Tampoco serviría desde luego como elemento estimulante de la competitividad en el mercado, porque si, por ejemplo, todos deben pagar un 3% ¿cómo se diferenciaría al empresario generoso y desprendido que estuviera dispuesto a llegar, pongamos por caso, hasta el 7%, para contribuir así más intensamente al bienestar general de los recaudadores y, por tanto, a la sociedad a la que estos sirven con empeño digno de mejor causa? Habríamos de suponer, asimismo, que este 3%, o 20%, se dirige a financiar directamente gastos corrientes del agraciado, con lo que ni siquiera se garantizaría por este medio un aumento de su capital, en concepto de patrimonio. Sería, pues, de desear que cuando menos el aporte fuera finalista (por ejemplo, solo aplicable para inversiones).

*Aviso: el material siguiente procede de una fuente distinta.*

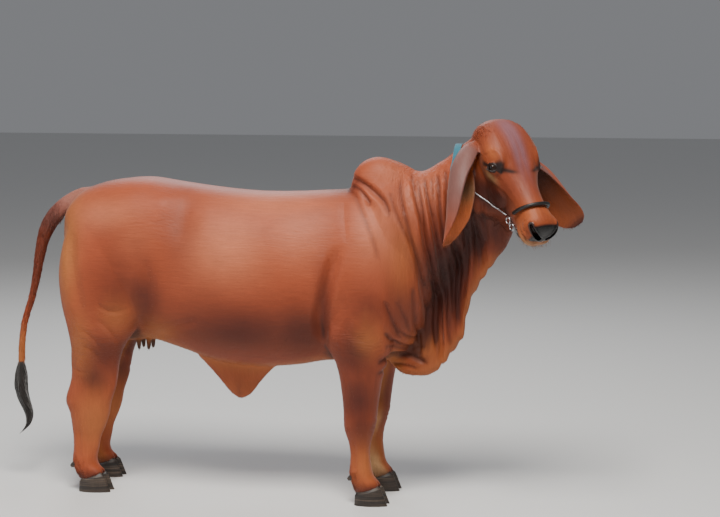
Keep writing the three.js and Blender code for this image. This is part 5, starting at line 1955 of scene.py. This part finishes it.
class Coat:
    """Roots scattered on the skin, with the colour and the lie of the hair there."""

    def __init__(self, surface, colour, bare, ear):
        self.surface = surface
        tri = surface.triangles
        first, second, third = (surface.points[tri[:, k]] for k in range(3))
        self.middles = surface.points[tri].mean(axis=1)
        self.areas = np.linalg.norm(np.cross(second - first, third - first), axis=1) / 2
        self.faces = unit(surface.normals[tri].mean(axis=1))
        self.colour = colour
        self.face_ear = ear[tri, 0].mean(axis=1)
        self.face_cup = ear[tri, 1].mean(axis=1)
        self.face_bare = bare[tri].max(axis=1)
        self.in_head = in_head(self.middles)
        self.on_head = head_share(self.middles)

    def scatter(self, count, density):
        """Roots drawn by area and by a density for every triangle of the skin."""
        weights = self.areas * np.asarray(density, float)
        picked = rng.choice(len(weights), size=count, p=weights / weights.sum())
        a, b = rng.random((2, count))
        over = a + b > 1
        a[over], b[over] = 1 - a[over], 1 - b[over]
        corner = self.surface.triangles[picked]
        shares = np.stack([1 - a - b, a, b], axis=1)[..., None]
        roots = (self.surface.points[corner] * shares).sum(1)
        normals = unit((self.surface.normals[corner] * shares).sum(1))
        colour = (self.colour[corner] * shares).sum(1)
        return roots, normals, colour, self.face_ear[picked]

    def grow(self, name, count, density, length, width, lift, rows=4, droop=0.25, lighter=1.0, mess=0.18):
        """A piece of tufts; lift is how far they stand off the skin and droop how far their tips hang."""
        roots, normals, colour, ear = self.scatter(count, density)
        lie = unit(hair_lie(roots, ear))
        lie = unit(lie + rng.normal(0, mess, lie.shape))
        lie = unit(lie - normals * (lie * normals).sum(1)[:, None])
        start = unit(lie + normals * lift * rng.uniform(0.6, 1.5, (count, 1)))
        end = unit(lie - normals * 0.06 + np.array([0, 0, -droop]))
        size = length * rng.uniform(0.65, 1.35, count)
        wide = width * rng.uniform(0.7, 1.3, count)
        made, each, share = build_tufts(name, roots - normals * SUNK, start, end, normals, size, wide, rows)
        shade = lighter * rng.uniform(0.8, 1.25, (count, 1))
        colour = np.repeat(np.clip(colour * shade, 0, 1), each, axis=0) * (0.92 + 0.2 * share)[:, None]
        put_attribute(made, "coat_colour", colour)
        put_attribute(made, "bare", np.zeros(len(colour)))
        put_attribute(made, "loose", np.zeros(len(colour)))
        put_attribute(made, "hair_place", hair_place(vertices_of(made), np.repeat(ear, each)))
        dress(made, "coat")


def hair_lie(points, ear):
    """The way the hair lies: back along the trunk, down the limbs, neck and tail, down the face and ears."""
    x, _, z = points.T
    on_head = (head_share(points) * (ear < 0.5))[:, None]
    down = np.maximum(rise(z, 700, 520), 0.75 * rise(x, 240, 420))
    down = np.maximum(down, rise(x, -820, -900))[:, None]
    lie = mix(np.array([-1.0, 0, -0.35]), np.array([-0.12, 0, -1.0]), down)
    lie = mix(lie, head_way(1, 0, -0.25), on_head)
    return np.where((ear > 0.5)[:, None], np.array([0.0, 0, -1.0]), lie)


coat = Coat(Surface(skin), skin_colour, skin_bare, skin_ear)
mx, _, mz = coat.middles.T
facing_down = rise(coat.faces[:, 2], -0.25, -0.8)
off_head = (coat.on_head < 0.3) & (coat.face_ear < 0.5)
hx, hy, hz = coat.in_head.T
on_ear = coat.face_ear > 0.5
on_face = (coat.on_head > 0.5) & ~on_ear & (coat.face_bare < 0.2)
eye_gap = eye_distance(coat.in_head)

# Tufts in each of the two pieces of the body's coat. As many tufts as one piece can
# hold
BODY_TUFTS = 12300
body_density = off_head * (0.5 + 0.8 * facing_down) * rise(mz, 60, 110)
coat.grow("body_tufts_a", BODY_TUFTS, body_density * (mx > -250), 12, 1.0, 0.05, lighter=1.08)
coat.grow("body_tufts_b", BODY_TUFTS, body_density * (mx <= -250), 12, 1.0, 0.05, lighter=1.08)
edge = facing_down * off_head * ((mz < 640) | (mx > 380)) * rise(mz, 330, 380)
coat.grow("underline_hair", 7500, edge, 12, 0.7, 0.12, droop=0.5)
leg_back = off_head * (mz < 520) * rise(coat.faces[:, 0], 0.1, -0.7) * rise(mz, 62, 80)
coat.grow("leg_hair", 6400, leg_back, 13, 0.9, 0.13, droop=0.6, lighter=1.05)
fetlock = off_head * rise(mz, 160, 120) * rise(coat.faces[:, 0], 0.3, -0.4)
coat.grow("fetlock_hair", 3600, fetlock, 17, 0.9, 0.2, droop=0.8)
coronet = off_head * rise(mz, 100, 84)
coat.grow("coronet_hair", 7000, coronet, 11, 0.8, 0.08, droop=0.6)
coat.grow("tail_hair", 3600, off_head * (mx < -905), 24, 1.3, 0.12, droop=0.5)
poll = on_face * (rise(hx, 60, 0) * rise(hz, -120, -60) + 0.15)
coat.grow("poll_hair", 6400, poll * (eye_gap > 34), 9, 0.8, 0.14)
face = on_face * (eye_gap > 30) * rise(hx, 445, 425)
coat.grow("face_hair", 9000, face, 7, 0.7, 0.08)
whisker = on_face * rise(hx, 380, 420) * (rise(hz, -96, -120) + 0.25)
coat.grow("whiskers", 160, whisker, 24, 0.45, 0.9, rows=5, mess=0.4, lighter=1.1)
coat.grow("ear_back_hair", 4800, on_ear & (coat.face_cup < 0.5), 9, 0.8, 0.08)
coat.grow("ear_inner_hair", 4200, on_ear & (coat.face_cup > 0.5), 13, 0.7, 0.16, lighter=1.1)
ear_root = bump(hx, 24, 36) * bump(np.abs(hy), 84, 22) * bump(hz, -50, 40)
ear_root *= (coat.on_head > 0.5) & (coat.face_ear < 0.6)
coat.grow("ear_root_hair", 900, ear_root, 17, 1.0, 0.4, mess=0.5, lighter=1.25)

LASHES = 70


def grow_lashes():
    """A row of short black lashes along each upper lid."""
    rows = []
    for way in (-1, 1):
        centre, axes = eye_frame(way)
        a = np.linspace(-15, 14, LASHES) + rng.normal(0, 0.3, LASHES)
        b = almond(a)[0] + 0.6
        c = np.sqrt(np.maximum(16, LID_RADIUS**2 - a**2 - b**2))
        out = unit(np.stack([a, b, c], axis=1)) @ axes.T
        rows.append((
            centre + out * (EYE_RADIUS + 3.6),
            unit(out + 0.35 * axes[:, 1]),
            unit(out * 0.4 - 0.9 * axes[:, 1] + 0.05 * a[:, None] * axes[:, 0]),
            np.tile(axes[:, 1], (LASHES, 1)),
        ))
    roots, starts, ends, outs = (np.concatenate(part) for part in zip(*rows))
    count = len(roots)
    size, width = rng.uniform(9, 14, count), rng.uniform(0.5, 0.8, count)
    made, each, share = build_tufts("eyelashes", roots, starts, ends, outs, size, width)
    put_attribute(made, "strand", np.repeat(rng.random(count), each))
    put_attribute(made, "along", share)
    dress(made, "switch_hair")


grow_lashes()


SWITCH_PATH = [
    (-1088, -8, 470), (-1092, -8, 405), (-1092, -8, 358), (-1087, -8, 325), (-1074, -8, 288),
    (-1061, -8, 250), (-1066, -8, 215), (-1085, -8, 190), (-1099, -8, 176),
]
switch_sizes = smooth_table("share half", [[0, 12], [0.15, 23], [0.35, 26], [0.6, 20], [0.8, 12], [1, 3]])
SWITCH_LOCKS = 620


def grow_switch():
    """Long black locks along the end of the tail, each ending at a height of its own."""
    line = curve_points(SWITCH_PATH, FINE_STEPS)
    count, rows, sides = SWITCH_LOCKS, 14, 3
    begin = rng.uniform(0, 0.5, count) ** 1.3
    finish = np.clip(begin + rng.uniform(0.34, 0.62, count), 0, 1)
    turn = rng.uniform(0, 2 * math.pi, count)
    depth = np.sqrt(rng.uniform(0.05, 1, count))
    t = np.linspace(0, 1, rows)
    at_share = begin[:, None] + (finish - begin)[:, None] * t
    steps = np.linspace(0, 1, FINE_STEPS)
    middle = np.stack([np.interp(at_share, steps, line[:, k]) for k in range(3)], axis=-1)
    swing = turn[:, None] + 0.7 * t + 0.25 * np.sin(5 * t + turn[:, None] * 3)
    spread = 0.35 + 0.65 * np.sin(math.pi * (0.12 + 0.7 * t))
    radius = switch_sizes(at_share)["half"] * depth[:, None] * spread
    offset = np.stack([np.cos(swing) * radius, np.sin(swing) * radius, 0 * radius], axis=-1)
    place = middle + offset
    along = unit(np.gradient(place, axis=1))
    out = unit(offset + 1e-6)
    across = unit(np.cross(along, out))
    lift = np.cross(across, along)
    taper = (0.3 + 0.7 * np.sin(math.pi * t**0.8))[None, :] * rng.uniform(1.4, 3.2, (count, 1))
    turns = np.array([0.4, 2.5, 4.7])[:, None]
    section = across[:, :, None] * np.cos(turns) + 0.6 * lift[:, :, None] * np.sin(turns)
    body = (place[:, :, None] + taper[..., None, None] * section).reshape(count, -1, 3)
    points = np.concatenate([body, place[:, :1], place[:, -1:] + along[:, -1:] * 6], axis=1)
    each = rows * sides + 2
    triangles = []
    for side in range(sides):
        other = (side + 1) % sides
        last = (rows - 1) * sides
        triangles += [(other, side, rows * sides), (last + side, last + other, each - 1)]
        for row in range(rows - 1):
            a, b = row * sides + side, row * sides + other
            triangles += [(a, b, b + sides), (a, b + sides, a + sides)]
    triangles = (np.array(triangles)[None] + (np.arange(count) * each)[:, None, None]).reshape(-1, 3)
    made = triangle_object("switch_locks", points.reshape(-1, 3), triangles)
    share = np.concatenate([np.repeat(t, sides), [0, 1]])
    put_attribute(made, "strand", np.repeat(rng.random(count), each))
    put_attribute(made, "along", np.tile(share, count))
    sideways = np.concatenate([np.tile([0, 0.5, 1], rows), [0.5, 0.5]])
    put_bake_places(made, place[:, 0], share, sideways)
    dress(made, "switch_hair", "tail_switch")


grow_switch()


# Camera: as the photo's, seen from her right
IMAGE_WIDTH = 720
IMAGE_HEIGHT = 517
FOCAL_PIXELS = 1790
HORIZON_ROW = 58
CAMERA_TURN = math.radians(12)
CAMERA_AWAY = 6.5
CAMERA_ASIDE = 0.22
CAMERA_HEIGHT = 1.6
SENSOR_WIDTH = 36


def build_camera():
    right = Vector((math.cos(CAMERA_TURN), math.sin(CAMERA_TURN), 0))
    level = Vector((-math.sin(CAMERA_TURN), math.cos(CAMERA_TURN), 0))
    dip = math.atan((IMAGE_HEIGHT / 2 - HORIZON_ROW) / FOCAL_PIXELS)
    place = Vector(TRACK) - level * CAMERA_AWAY + right * CAMERA_ASIDE + Vector((0, 0, CAMERA_HEIGHT))
    looking = level * math.cos(dip) - Vector((0, 0, 1)) * math.sin(dip)
    bpy.ops.object.camera_add(location=place)
    camera = bpy.context.object
    camera.name = "camera"
    camera.rotation_euler = looking.to_track_quat("-Z", "Y").to_euler()
    camera.data.sensor_width = SENSOR_WIDTH
    camera.data.lens = SENSOR_WIDTH * FOCAL_PIXELS / IMAGE_WIDTH
    camera.data.clip_end = 60
    bpy.context.scene.camera = camera


build_camera()


# Floor and light
WORLD_STRENGTH = 0.22
# Name, place, size, watts and tint
LIGHTS = [
    ("key", (0.6, -2.9, 5.4), 2.4, 470, (1.0, 0.96, 0.9)),
    ("fill", (-4.5, -3.4, 2.6), 3.0, 60, (0.93, 0.96, 1.0)),
    ("rim", (-1.5, 4.0, 4.5), 2.5, 110, (0.95, 0.97, 1.0)),
]
LIT_PLACE = Vector((0, 0, 0.8))


def build_studio():
    bpy.ops.mesh.primitive_plane_add(size=60, location=(0, 0, 0))
    floor = bpy.context.object
    floor.name = "floor"
    pale = bpy.data.materials.new("pale_floor")
    pale.use_nodes = True
    shader = pale.node_tree.nodes["Principled BSDF"]
    shader.inputs["Base Color"].default_value = (0.72, 0.72, 0.71, 1)
    shader.inputs["Roughness"].default_value = 0.9
    floor.data.materials.append(pale)
    world = bpy.data.worlds.new("studio")
    world.use_nodes = True
    sky = world.node_tree.nodes["Background"]
    sky.inputs["Color"].default_value = (0.93, 0.95, 1.0, 1)
    sky.inputs["Strength"].default_value = WORLD_STRENGTH
    bpy.context.scene.world = world
    for name, place, size, watts, tint in LIGHTS:
        bpy.ops.object.light_add(type="AREA", location=place)
        light = bpy.context.object
        light.name = name
        light.data.size = size
        light.data.energy = watts
        light.data.color = tint
        light.rotation_euler = (LIT_PLACE - Vector(place)).to_track_quat("-Z", "Y").to_euler()


build_studio()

Además, está la cifra. ¿Por qué el 3% o el 20%, y no el 5% o el 16%, como el IVA? ¿Quién diseñó el monto exacto? ¿Qué informes lo avalan? Puestos a cobrar, una cifra redonda, 10%, podría ser una cantidad intermedia razonable; incluso pudiera aprovecharse para establecer una tarifa por tramos y convertirla en progresiva. ¡Que pague más en proporción el que más negocio realiza! como hacen en Dinamarca o Suecia con los impuestos. Eso sería mucho más justo y redistribuidor. A la larga, con una contribución bien diseñada, podríamos exhibir los ayuntamientos, las diputaciones, e incluso los partidos políticos, más fuertes del mundo, con fundaciones, periódicos, cadenas de televisión, equipos de fútbol, fondos de pensiones, y hasta spa. Y lo que es aún más importante, mantener una fuente de empleo inagotable que jugaría como factor anticíclico en las recesiones, aumentando de paso el interés de los ciudadanos por su participación activa en la política.

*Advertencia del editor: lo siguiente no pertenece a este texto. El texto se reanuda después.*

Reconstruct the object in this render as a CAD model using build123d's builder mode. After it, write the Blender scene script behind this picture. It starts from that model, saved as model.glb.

Huelga decir que todas estas consideraciones técnicas sobre la eficacia del "impuesto" serían de aplicación tanto a los recaudadores de izquierdas como a los de derechas, pero reconozcamos que alcanzarían mayor relevancia en éstos últimos, puesto que sacarían a la luz importantes contradicciones con el pensamiento neoliberal del que son deudores; entre otras cosas porque el sistema obstaculizaría la libre concurrencia en el mercado (por ejemplo, entre los que están dispuestos a pagar y los que no). Para la izquierda, también, desde luego, pero menos; porque, en el fondo, a esta el mercado le importa un bledo, según se oye decir a menudo.

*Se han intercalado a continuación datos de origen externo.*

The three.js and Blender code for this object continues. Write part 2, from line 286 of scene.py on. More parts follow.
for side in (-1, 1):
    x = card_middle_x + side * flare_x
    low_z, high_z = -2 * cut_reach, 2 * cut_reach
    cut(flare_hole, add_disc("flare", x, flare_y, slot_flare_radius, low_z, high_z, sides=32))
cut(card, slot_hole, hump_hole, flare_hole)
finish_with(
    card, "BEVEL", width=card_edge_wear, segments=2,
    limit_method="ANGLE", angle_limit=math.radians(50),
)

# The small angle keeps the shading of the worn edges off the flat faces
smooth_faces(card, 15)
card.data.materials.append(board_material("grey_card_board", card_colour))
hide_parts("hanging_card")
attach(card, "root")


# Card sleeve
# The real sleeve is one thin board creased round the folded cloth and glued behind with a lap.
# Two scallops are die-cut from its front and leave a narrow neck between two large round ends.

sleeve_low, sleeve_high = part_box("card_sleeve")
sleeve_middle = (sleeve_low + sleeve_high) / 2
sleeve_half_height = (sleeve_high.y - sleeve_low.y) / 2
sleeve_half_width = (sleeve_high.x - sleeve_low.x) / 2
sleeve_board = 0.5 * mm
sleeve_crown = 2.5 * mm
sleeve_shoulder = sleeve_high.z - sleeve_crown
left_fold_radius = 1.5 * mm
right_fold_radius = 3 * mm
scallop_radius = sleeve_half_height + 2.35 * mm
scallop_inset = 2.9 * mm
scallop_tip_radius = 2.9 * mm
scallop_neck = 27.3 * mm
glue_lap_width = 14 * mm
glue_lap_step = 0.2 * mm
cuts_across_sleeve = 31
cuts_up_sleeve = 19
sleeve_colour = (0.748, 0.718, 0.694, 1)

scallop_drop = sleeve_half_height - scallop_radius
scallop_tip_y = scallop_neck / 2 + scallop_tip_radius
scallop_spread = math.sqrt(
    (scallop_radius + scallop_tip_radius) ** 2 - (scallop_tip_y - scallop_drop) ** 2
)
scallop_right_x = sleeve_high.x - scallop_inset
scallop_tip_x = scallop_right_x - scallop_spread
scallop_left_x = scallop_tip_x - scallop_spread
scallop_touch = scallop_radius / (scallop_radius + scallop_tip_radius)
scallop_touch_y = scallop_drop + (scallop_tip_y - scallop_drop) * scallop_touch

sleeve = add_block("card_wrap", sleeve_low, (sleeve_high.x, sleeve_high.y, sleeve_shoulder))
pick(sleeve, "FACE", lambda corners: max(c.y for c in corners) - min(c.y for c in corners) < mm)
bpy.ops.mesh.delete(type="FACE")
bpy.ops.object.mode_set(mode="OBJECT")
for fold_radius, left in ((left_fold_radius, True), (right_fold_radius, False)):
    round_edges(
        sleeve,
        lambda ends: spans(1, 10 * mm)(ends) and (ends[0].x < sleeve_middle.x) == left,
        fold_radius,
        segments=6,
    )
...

En fin, afortunadamente este tipo de análisis resulta ya totalmente inútil porque sabemos que la corrupción es, desde hace tiempo, cosa del pasado, pero me ha parecido interesante como ejercicio práctico, aunque solo sea para demostrar que los economistas somos capaces de opinar sobre cualquier cosa, por muy disparatada que ésta nos pueda parecer.